Yes, the 470m line looks heroic in profile. The prow leans outward gradually but increasingly, as it rises from its craggy contact point with the sea below. It’s a bona fide classic at E10 7a (the British trad equivalent of 8b+/5.14), with a classic roof pull at mid-height and a thrilling final pitch that thins as it steepens.

It’s also guarded by desperate, unprotectable climbing on vertical grass and birds that serially vomit on any and all visitors.

longhope sea cliff climb

Photo: Screenshot


Still think you want to try the “Longhope”? Then watch this. Robbie Phillips and Alex Moore traveled to the “world’s hardest sea cliff climb” earlier this year, hunting a rare repeat.

How rare is rare? Well, Phillips and Moore would be only the second and third individuals ever to free climb the route, if they could pull it off.

Ed Drummond and Oliver Hill pioneered the line via a week-long siege in 1970. At the time, free climbing a route of its difficulty was impossible.

In fact, the “Longhope” was so hard that it took 41 years for anybody to free climb it. Scottish legend Dave MacLeod finally broke through in 2011, freeing all nine pitches — with the hardest one right at the top. He dubbed his variation the “Longhope Direct”.
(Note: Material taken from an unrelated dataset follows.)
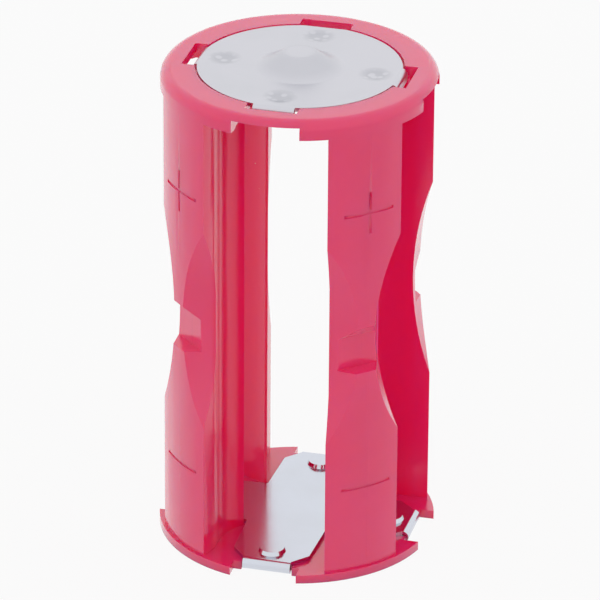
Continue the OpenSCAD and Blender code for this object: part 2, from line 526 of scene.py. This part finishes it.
@dataclass(frozen=True)
class NickelPlate:
    """Cold-rolled steel sheet, stamped and then nickel plated.

    The plating follows the sheet's rolling grain, so the shine is drawn out a little one way, with
    faint cloudy patches where it has been handled.
    """

    name: str
    colour: str
    roughness: float
    press_shade: Optional[PressShade] = None
    cloud: str = "#C8CAD0"
    cloud_mm: float = 5.0
    cloud_share: float = 0.35
    grain_mm: float = 0.18
    grain_turn_deg: float = -20.0
    grain_stretch: float = 0.04
    grain_rise_mm: float = 0.002
    gloss_spread: tuple[float, float] = (-0.02, 0.03)

    def make(self) -> bpy.types.Material:
        """Builds the material.

        Returns:
            The finished material.
        """
        material = empty_material(self.name)
        tree = material.node_tree
        place = add_node(tree, "ShaderNodeTexCoord").outputs["Object"]
        rolled = add_node(tree, "ShaderNodeMapping",
                          values={"Rotation": (0, 0, math.radians(self.grain_turn_deg)),
                                  "Scale": (self.grain_stretch, 1, 1)},
                          links={"Vector": place})
        grain = noise(tree, rolled.outputs["Vector"], self.grain_mm, 3.0)
        patch = ramp(tree, noise(tree, place, self.cloud_mm, 4.0), 0.45, 0.8, 0.0, self.cloud_share)
        colour = blend(tree, patch, self.colour, self.cloud)
        # Painted shade on the pressed forms, where the finish has it
        if self.press_shade:
            colour = blend(tree, self.press_shade.share(tree, place), colour, self.press_shade.colour)
        low, high = (self.roughness + spread for spread in self.gloss_spread)
        shader = add_node(tree, "ShaderNodeBsdfPrincipled", values={"Metallic": 1.0},
                          links={"Base Color": colour,
                                 "Roughness": ramp(tree, grain, 0.0, 1.0, low, high),
                                 "Normal": bump(tree, grain, self.grain_rise_mm, 0.2)})
        add_node(tree, "ShaderNodeOutputMaterial", links={"Surface": shader.outputs["BSDF"]})
        return material


@dataclass
class Cage:
    """The moulded cage: head ring, four pillars and notched flange in one piece."""

    edge_mm: float = 0.14
    edge_steps: int = 2
    sharp_deg: float = 24.0
    mark_bands_mm: tuple[tuple[float, float], ...] = ((37.4, 2.3), (9.3, 0.4))
    mark_half_deg: float = 13.0
    mark_radius_mm: float = 12.4
    face_finish: MouldedPolypropylene = field(
        default_factory=lambda: MouldedPolypropylene("polypropylene_face"))
    # Painted highlight: the broken edges take a lighter, glossier pink that stands in for the light
    # the rounded edges catch and let through
    painted_edge_highlight: MouldedPolypropylene = field(
        default_factory=lambda: MouldedPolypropylene("polypropylene_painted_edge_highlight", body="#FF6E90",
                                                     thin="#FF7A9A", painted_bay_shade="#FF6284",
                                                     roughness=0.16, milky=0.0))

    def build(self) -> Piece:
        """Models the cage with its mould edges broken by a small radius, and dresses it, with a
        painted highlight of lighter pink on the broken edges.

        Returns:
            The finished cage.
        """
        piece = merged_copy("cell_frame", "moulded_cage")
        for finish in (self.face_finish, self.painted_edge_highlight):
            piece.data.materials.append(finish.make())
        # The broken edges take the last slot, the painted highlight of lighter pink
        edge_slot = len(piece.data.materials) - 1
        break_edges(piece, self.edge_mm, self.edge_steps, self.sharp_deg, self.edge_share, edge_slot)
        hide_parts("cell_frame")
        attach(piece, "root")
        return piece

    def edge_share(self, spot: Vector) -> float:
        """Keeps the engraved marks crisp and breaks every other edge.

        Args:
            spot: The middle of an edge, in metres.

        Returns:
            The share of the edge width: nought in the marks, one elsewhere.
        """
        off_middle = abs(math.degrees(math.atan2(spot.y, spot.x)) % 90 - 45)
        outside = math.hypot(spot.x, spot.y) > self.mark_radius_mm * MM
        beside = any(abs(spot.z / MM - z) < reach for z, reach in self.mark_bands_mm)
        return 0.0 if outside and beside and off_middle < self.mark_half_deg else 1.0


@dataclass
class TerminalDisc:
    """The stamped top disc with its raised terminal, four dents and folded tabs."""

    edge_mm: float = 0.16
    edge_steps: int = 3
    sharp_deg: float = 26.0
    rim_mm: float = 9.3
    inner_share: float = 0.3
    # The disc's plating carries the painted shade of its dents and terminal flank
    finish: NickelPlate = field(
        default_factory=lambda: NickelPlate("nickel_plate_satin", "#D2D2D9", 0.3, PressShade()))

    def build(self) -> Piece:
        """Models the disc with its sheared edges broken, and dresses it.

        Returns:
            The finished disc.
        """
        piece = merged_copy("positive_contact", "terminal_disc")
        piece.data.materials.append(self.finish.make())
        break_edges(piece, self.edge_mm, self.edge_steps, self.sharp_deg, self.edge_share)
        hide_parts("positive_contact")
        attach(piece, "root")
        return piece

    def edge_share(self, spot: Vector) -> float:
        """Breaks the rim and the tabs fully and the pressed forms a little.

        Args:
            spot: The middle of an edge, in metres.

        Returns:
            The share of the edge width.
        """
        return 1.0 if math.hypot(spot.x, spot.y) > self.rim_mm * MM else self.inner_share


@dataclass
class ContactPlate:
    """The stamped cross-shaped floor plate with its buttons and rolled tab ends."""

    edge_mm: float = 0.05
    edge_steps: int = 2
    sharp_deg: float = 26.0
    finish: NickelPlate = field(
        default_factory=lambda: NickelPlate("nickel_plate_bright", "#D4D8E2", 0.16))

    def build(self) -> Piece:
        """Models the plate with its sheared edges broken, and dresses it.

        Returns:
            The finished plate.
        """
        piece = merged_copy("negative_contact", "contact_plate")
        piece.data.materials.append(self.finish.make())
        break_edges(piece, self.edge_mm, self.edge_steps, self.sharp_deg)
        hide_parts("negative_contact")
        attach(piece, "root")
        return piece


@dataclass(frozen=True)
class Lamp:
    """One soft square light: its place and side in metres and its power in watts."""

    name: str
    place: tuple[float, float, float]
    side: float
    power: float


@dataclass
class Studio:
    """The pale floor, the soft lights, the white surround and the camera."""

    turn_deg: float = 14.36
    back_mm: float = 489.52
    side_mm: float = 0.17
    height_mm: float = 261.57
    tilt_deg: float = 25.967
    roll_deg: float = 0.41
    lens_mm: float = 347.74
    sensor_mm: float = 36.0
    clip_m: tuple[float, float] = (0.01, 10.0)
    floor_m: float = 3.0
    floor_gap_mm: float = 0.03
    paper: float = 0.86
    glow: float = 0.98
    glow_share: float = 0.94
    ambient: float = 0.62
    aim_mm: float = 24.0
    lamps: tuple[Lamp, ...] = (
        Lamp("key_light", (-0.60, -0.50, 0.60), 1.10, 1.0),
        Lamp("fill_light", (0.70, -0.50, 0.35), 1.00, 0.5),
        Lamp("top_light", (0.10, 0.20, 0.90), 1.00, 0.7),
    )

    def build(self) -> None:
        """Builds the whole stage."""
        self.lay_floor()
        self.light_surround()
        turn = math.radians(self.turn_deg)
        for lamp in self.lamps:
            self.hang_light(lamp, turn)
        self.set_camera(turn)

    def lay_floor(self) -> None:
        """Lays a pale plain floor that shows as white and keeps the object's shadow."""
        bpy.ops.mesh.primitive_plane_add(size=self.floor_m, location=(0, 0, -self.floor_gap_mm * MM))
        floor = bpy.context.object
        floor.name = "studio_floor"
        material = empty_material("pale_floor")
        tree = material.node_tree
        paper = add_node(tree, "ShaderNodeBsdfDiffuse", values={"Color": (*[self.paper] * 3, 1)})
        white = add_node(tree, "ShaderNodeEmission", values={"Color": (*[self.glow] * 3, 1),
                                                             "Strength": 1.0})
        share = maths(tree, "MULTIPLY", self.seen_directly(tree), self.glow_share)
        mix = add_node(tree, "ShaderNodeMixShader", links={0: share, 1: paper.outputs["BSDF"],
                                                           2: white.outputs["Emission"]})
        add_node(tree, "ShaderNodeOutputMaterial", links={"Surface": mix.outputs["Shader"]})
        floor.data.materials.append(material)

    def seen_directly(self, tree: Tree) -> Socket:
        """Tells the eye's own rays and their mirror images from light that spreads.

        Args:
            tree: The node tree of the floor or of the surround.

        Returns:
            A socket that is one for a ray of the eye or of gloss and nought for any other.
        """
        rays = add_node(tree, "ShaderNodeLightPath")
        return maths(tree, "MAXIMUM", rays.outputs["Is Camera Ray"], rays.outputs["Is Glossy Ray"])

    def light_surround(self) -> None:
        """Makes the surround white to the eye and to gloss, and a plain soft light elsewhere."""
        world = bpy.data.worlds.new("studio")
        bpy.context.scene.world = world
        world.use_nodes = True
        tree = world.node_tree
        tree.nodes.clear()
        through = add_node(tree, "ShaderNodeLightPath").outputs["Is Transmission Ray"]
        shown = maths(tree, "MAXIMUM", self.seen_directly(tree), through)
        sky = add_node(tree, "ShaderNodeBackground", values={"Color": (1, 1, 1, 1)},
                       links={"Strength": ramp(tree, shown, 0.0, 1.0, self.ambient, 1.0)})
        add_node(tree, "ShaderNodeOutputWorld", links={"Surface": sky.outputs["Background"]})

    def hang_light(self, lamp: Lamp, turn: float) -> None:
        """Hangs one soft square light that faces the object and stays out of its reflections.

        Args:
            lamp: The light to hang, placed before the turn.
            turn: The turn about the long axis that all of the stage takes, in radians.
        """
        light = bpy.data.lights.new(lamp.name, "AREA")
        light.size = lamp.side
        light.energy = lamp.power
        holder = bpy.data.objects.new(lamp.name, light)
        holder.visible_glossy = False
        bpy.context.scene.collection.objects.link(holder)
        spot = Matrix.Rotation(turn, 4, "Z") @ Vector(lamp.place)
        aim = Vector((0, 0, self.aim_mm * MM)) - spot
        holder.rotation_mode = "QUATERNION"
        holder.rotation_quaternion = aim.to_track_quat("-Z", "Y")
        holder.location = spot

    def set_camera(self, turn: float) -> None:
        """Sets a long lens above and in front of one window.

        Args:
            turn: How far round the long axis the camera stands, in radians.
        """
        tilt, roll = math.radians(self.tilt_deg), math.radians(self.roll_deg)
        ahead = Vector((0, math.cos(tilt), -math.sin(tilt)))
        right = Vector((1, 0, 0))
        up = right.cross(ahead)
        side = math.cos(roll) * right + math.sin(roll) * up
        top = -math.sin(roll) * right + math.cos(roll) * up
        spot = Vector((self.side_mm, -self.back_mm, self.height_mm)) * MM
        seat = Matrix(((side.x, top.x, -ahead.x, spot.x), (side.y, top.y, -ahead.y, spot.y),
                       (side.z, top.z, -ahead.z, spot.z), (0, 0, 0, 1)))
        lens = bpy.data.cameras.new("camera")
        lens.sensor_width = self.sensor_mm
        lens.lens = self.lens_mm
        lens.clip_start, lens.clip_end = self.clip_m
        camera = bpy.data.objects.new("camera", lens)
        bpy.context.scene.collection.objects.link(camera)
        camera.matrix_world = Matrix.Rotation(turn, 4, "Z") @ seat
        bpy.context.scene.camera = camera


def main() -> None:
    """Builds every piece in order."""
    logging.basicConfig(level=logging.INFO, format="%(message)s")
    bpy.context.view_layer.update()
    bpy.context.scene.view_settings.view_transform = "Standard"
    Studio().build()
    for maker in (Cage(), TerminalDisc(), ContactPlate()):
        piece = maker.build()
        LOG.info("%s: %d faces", piece.name, len(piece.data.polygons))


if __name__ == "__main__":
    main()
Fast forward another decade, and MacLeod was still the only human to ever climb it without aid.

The route’s prohibitive nature entails a lot more than the pure physical difficulty of the moves. Any sea cliff exists on a thin margin of erosion — generally speaking, salt water and soggy biomes will degrade any stone. But the “Longhope’s” position in northern Scotland exposes it to extreme saturation.

Watching Phillips and Moore in “Not a Hope in Hoy” and try counting the scenes that take place in direct sunlight. Spoiler alert: There aren’t any. Usually the weather is gray and vaguely rainy.


Because of that, the cliff itself is slowly succumbing to the ocean. Constant moisture is pulling it apart at an elemental level, creating scads of loose rock, swaths of slippery moss, and vertical metres of wet grass.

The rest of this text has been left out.